Breathe easy, the robots are not coming for you, but rather, with you. Automation will not replace people, so much as assist them in doing more with the same effort they have always contributed. To caste it in terms of manual labor, think about a device that would help you lift more, but could not itself perform the lifting, the carrying, the placing of a box in the proper place on a shelf. Artificial Intelligence does not really exist yet except, perhaps, within some of the most advanced computers or research facilities. A better term for what is often marketed as “Artificial Intelligence” is actually “Machine Learning” (ML), which is exactly what it sounds like: the machine will learn from you how to do certain things. But, and this is significant, it will only learn to do the work well if it is taught well. Conversely, automation can be taught a lot of bad habits, if it is taught poorly. 

Attitudes have changed. The fact is, despite being an industry known to innovate slowly, reluctantly, and stubbornly, legal professionals are embracing software automation at a speed which indicates that some mental adoption barrier has been overcome. Legal professionals have realized that profit margins can be increased by reducing the amount of human labor used for certain kinds of work, largely administrative tasks, which support the profit-making efforts of the business, but which are not directly tied to profit. So, the odds are increasing that you will experience work automation soon, if you haven’t already. And if you are one of the people whose work will be affected by automation, to be blunt, who will have tasks automated, a lot of your knowledge is going to be needed. If you are already using automation of some kind, we at Contract Logix have seen that you are likely unhappy with it, that you may be feeling as though it is not delivering on the promise. This is because what the automation is doing for you was not designed with enough knowledge of how the work gets done. 

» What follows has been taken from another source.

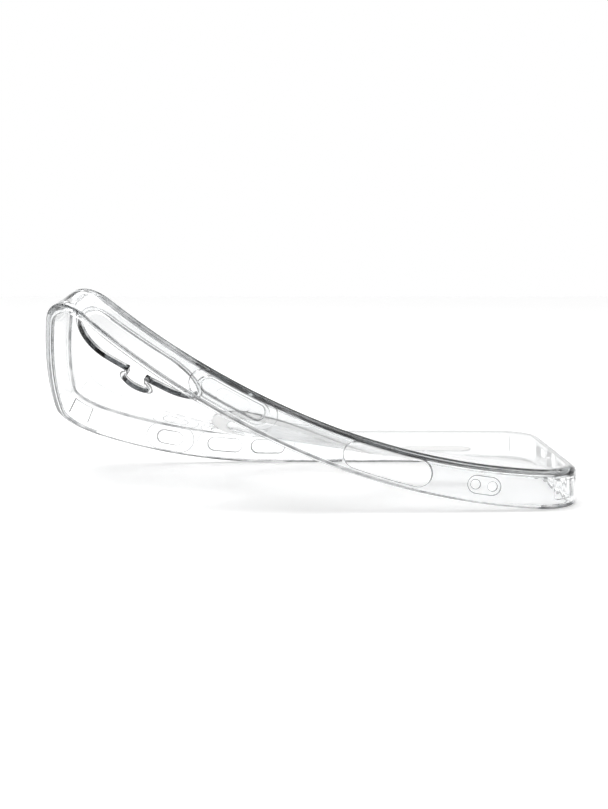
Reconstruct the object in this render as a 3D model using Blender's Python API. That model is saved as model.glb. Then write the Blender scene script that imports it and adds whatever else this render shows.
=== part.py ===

Let me break down a few principles: 

  1. Implementing an automation tool of any kind that improves your business takes careful thought about what work is being replaced. This critical step of change management is often overlooked, or at least not given the proper importance. The software must be told what to do and how to do it, this is the “machine learning” part. In Contract Logix software, this teaching is often done during the implementation of the software at your business, designing triggerable jobs, and sequences of tasks, called Workflows
  2. What the software will do is what a person used to do, and the software must do it at least as well as the person who did it previously. The reason many software automation solutions fail is because the software does not do the job as well as the person who did it previously. 
  3. If the system was implemented without understanding how people did the work, and specifically what was valuable about the way people did the work, then the software will never deliver a better outcome than the person could have. It may deliver a cheaper outcome, a more efficient outcome, but eventually problems will arise because something the human worker did is unaccounted for.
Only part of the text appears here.